- Born: Emily Peters Kagan July 14, 1981 (age 45) Bangor, Maine, U.S.
- Height: 5 ft 3 in (1.60 m)
- Weight: 115 lb (52 kg; 8.2 st)
- Division: Strawweight
- Reach: 66.0 in (168 cm)
- Style: Jujutsu
- Team: Jackson MMA
- Rank: Black belt in Japanese Ju-Jitsu

Mixed martial arts record
- Total: 6
- Wins: 3
- By decision: 3
- Losses: 3
- By submission: 2
- By decision: 1

Other information
- University: Goucher College (B.A.)
- Mixed martial arts record from Sherdog

= Emily Kagan =

American mixed martial artist (born 1981)

Emily Peters Kagan (born July 14, 1981) is an American mixed martial artist who last fought in the Strawweight division for the Ultimate Fighting Championship. She has also fought for Invicta FC.

==Mixed martial arts career==

===Early life and career===
Kagan graduated from Goucher College with a degree in business management and began her amateur MMA career in March 2010, recording five wins and two losses. Kagan made her professional MMA debut in September 2012. She competed twice that year, winning both fights by decision.

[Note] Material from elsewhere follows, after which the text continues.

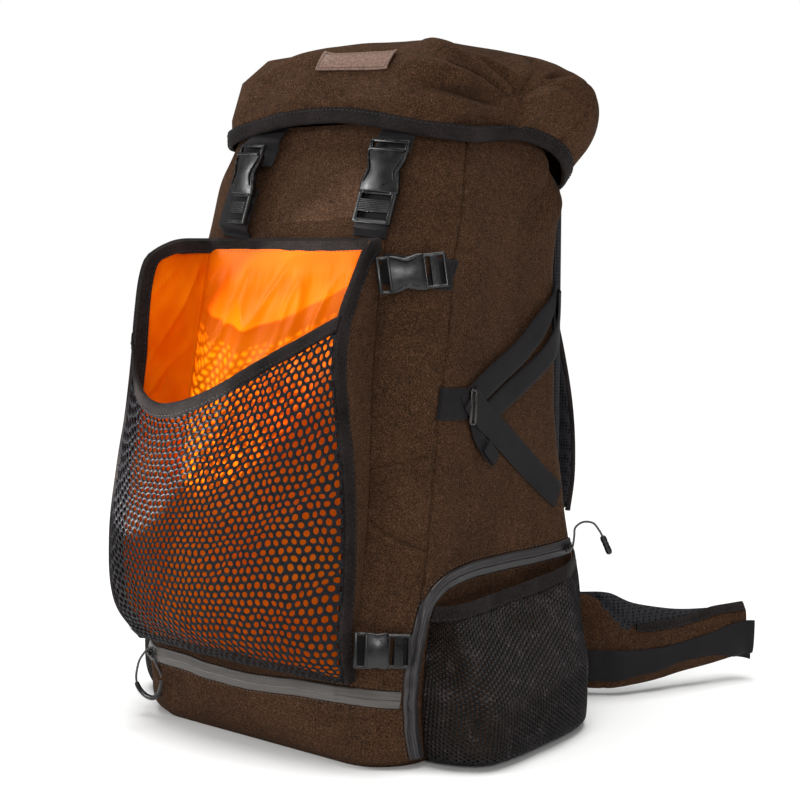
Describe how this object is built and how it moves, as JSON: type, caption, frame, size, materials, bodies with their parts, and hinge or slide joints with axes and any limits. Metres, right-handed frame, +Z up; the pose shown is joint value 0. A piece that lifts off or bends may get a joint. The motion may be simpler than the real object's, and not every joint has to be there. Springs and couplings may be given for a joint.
{
  "type": "rucksack",
  "caption": "Loden-brown hunting rucksack with an orange-lined net pouch, side-release buckles, stretch side pockets, padded shoulder straps and a finned hip belt",
  "frame": {"origin": "Middle of the flat base, on the floor, under the middle of the bag", "axes": "+X to the right as the pack is seen from its front, which is the wearer's right, +Y from the net pouch to the back panel and the wearer, +Z up"},
  "size_m": [0.5088, 0.4866, 0.5985],
  "materials": {
    "loden_wool": "felted loden wool cloth, dark brown",
    "black_tape": "woven black binding tape and webbing",
    "orange_satin": "shiny orange signal satin",
    "black_mesh": "black knitted netting",
    "brown_leather": "embossed brown leather, left blank",
    "black_plastic": "moulded black plastic, half gloss",
    "coated_zip": "grey coated zip tape",
    "padded_mesh": "black spacer mesh over foam"
  },
  "bodies": {
    "root": {"pack_body": "loden_wool", "lid": "loden_wool", "lid_binding": "black_tape", "lid_patch": "brown_leather", "lid_strap_left": "black_tape", "lid_strap_right": "black_tape", "lid_buckle_left_socket": "black_plastic", "lid_buckle_left_plug": "black_plastic", "lid_buckle_right_socket": "black_plastic", "lid_buckle_right_plug": "black_plastic", "front_strap_left": "black_tape", "front_strap_right": "black_tape", "pouch_shell": "loden_wool", "pouch_lining": "orange_satin", "pouch_net": "black_mesh", "pouch_frame_binding": "black_tape", "pouch_mouth_binding": "black_tape", "side_webbing_upper_left": "black_tape", "side_webbing_upper_right": "black_tape", "side_webbing_lower_left": "black_tape", "side_webbing_lower_right": "black_tape", "side_buckle_upper_left_socket": "black_plastic", "side_buckle_upper_left_plug": "black_plastic", "side_buckle_upper_right_socket": "black_plastic", "side_buckle_upper_right_plug": "black_plastic", "side_buckle_lower_left_socket": "black_plastic", "side_buckle_lower_left_plug": "black_plastic", "side_buckle_lower_right_socket": "black_plastic", "side_buckle_lower_right_plug": "black_plastic", "front_zip": "coated_zip", "side_zip_left": "coated_zip", "side_zip_right": "coated_zip", "side_pocket_left": "black_mesh", "side_pocket_right": "black_mesh", "side_pocket_binding_left": "black_tape", "side_pocket_binding_right": "black_tape", "cinch_loop_left": "black_tape", "cinch_loop_right": "black_tape", "cinch_strap_upper_left": "black_tape", "cinch_strap_upper_right": "black_tape", "cinch_strap_lower_left": "black_tape", "cinch_strap_lower_right": "black_tape", "cinch_tail_left": "black_tape", "cinch_tail_right": "black_tape", "back_panel": "padded_mesh", "shoulder_strap_left": "padded_mesh", "shoulder_strap_right": "padded_mesh", "strap_adjuster_left": "black_plastic", "strap_adjuster_right": "black_plastic", "strap_webbing_left": "black_tape", "strap_webbing_right": "black_tape", "haul_loop": "black_tape", "hip_belt": "loden_wool", "belt_webbing_left": "black_tape", "belt_webbing_right": "black_tape", "zip_cord_left": "black_tape", "zip_cord_right": "black_tape", "zip_grip_left": "black_plastic", "zip_grip_right": "black_plastic"}
  },
  "joints": []
}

===Invicta Fighting Championships===
In 2013, Kagan signed with the Invicta FC promotion. She made her debut on January 5, 2013 at Invicta FC 4. She lost to Rose Namajunas by submission in the third round. Kagan rebounded in her second fight for the promotion at Invicta FC 6 on July 13, 2013. She defeated Ashley Cummins by split decision.

===Ultimate Fighting Championship===

====The Ultimate Fighter====
On December 11, 2013, it was announced that Kagan was signed by the UFC along with ten other strawweight fighters to compete on The Ultimate Fighter: A Champion Will Be Crowned, which will crown the first ever UFC strawweight champion.

In the first episode, it was revealed that the UFC had seeded the fighters. Kagan was seeded 15th of 16 fighters and was paired with the no. 2 seed, Joanne Calderwood. Calderwood was picked third by Team Pettis, thereby sending Kagan to Team Melendez. In their fight, she lost the bout via majority decision.

====After TUF====
Kagan's first fight after The Ultimate Fighter was against Angela Hill at The Ultimate Fighter: A Champion Will Be Crowned Finale on December 12, 2014. She lost the fight by unanimous decision. Kagan last fought Kailin Curran at UFC Fight Night: Namajunas vs. VanZant in Las Vegas losing by submission. In April 2016 Kagan was officially dropped from the UFC roster.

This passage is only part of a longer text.